While there is no one required disclosure form, the Kansas Association of Realtors has created a standard form that generally covers the information that buyers should expect to see from the seller. This three-page form covers essentially every area of the home you can imagine, from the appliances to the HVAC system. The form also contains a number of other disclosure questions, for example about whether there are any encumbrances on legal title to the property (such as easements or boundary disputes), or any hazardous conditions (such as flood zones or asbestos).

Importantly, Kansas does not require the seller to hire an inspector or verify the information disclosed in the form. Kansas Stat. Ann. 58-30.106(2) states that sellers have “no duty to conduct an independent inspection of the property for the benefit of the [buyer].” Rather, the seller is required to disclose only defects that he or she knew about when making the disclosure. (Obviously, this language is not particularly helpful for you as the buyer, since the seller could deny knowledge of certain non-obvious problems with the home.)

If you discover a material defect in your home after the closing, you should immediately review your records to locate this form—both to see whether the seller gave it to you, and to see what was (or was not) disclosed.

What Legal Remedies Do You Have Against the Seller?

In Kansas, you have several potential remedies against a seller who knowingly failed to disclose a material defect about the home.

First, Kansas Stat. Ann. 50-626, which covers “Deceptive Practices and Acts,” prohibits the use of knowingly false information to induce a buyer to make a purchase. Buyers have used this statute to litigate against sellers who misled them in their real estate disclosures.

Second, you may have a legal cause of action against the seller for breach of contract or fraud. Fraud is a common law cause of action recognized in Kansas and elsewhere that results from one party making a statement that is knowingly false to induce another party to take an action. Imagine that the seller told you that he would have all mold removed before you moved into the home. But upon moving in, you discover that he never did so. Clearly, the seller made a knowingly false statement to induce you to buy the home.

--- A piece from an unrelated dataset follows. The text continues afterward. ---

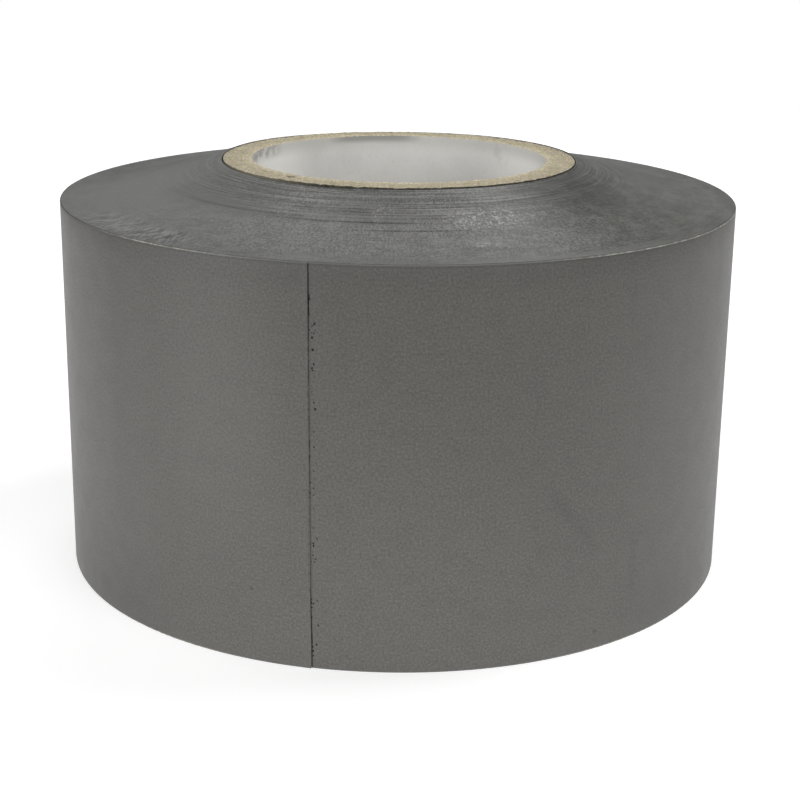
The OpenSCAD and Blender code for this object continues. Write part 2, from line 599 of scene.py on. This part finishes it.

Similarly, you may have a breach of contract cause of action against the seller if the language of your contract made certain guarantees. For example, your purchase contract might specifically state that certain windows would be upgraded before the sale. If this turns out not to have happened, the seller may be in breach.

If you find these sorts of defects in your home, be sure to act with alacrity. You or your Kansas real estate attorney should write to the seller, agent, or both, stating the problem and outlining your costs. Demand letters can sometimes make a potential defendant eager to settle a dispute before it erupts into a full-blown lawsuit. If the amount of your damages (usually based on repair needs) is significant, consider a consultation with a real estate attorney.

Often, demand letters will be taken more seriously when they arrive on law firm letterhead, since it shows the potential defendant that you are strongly considering legal recourse. If not, however, you may wish to proceed with a lawsuit.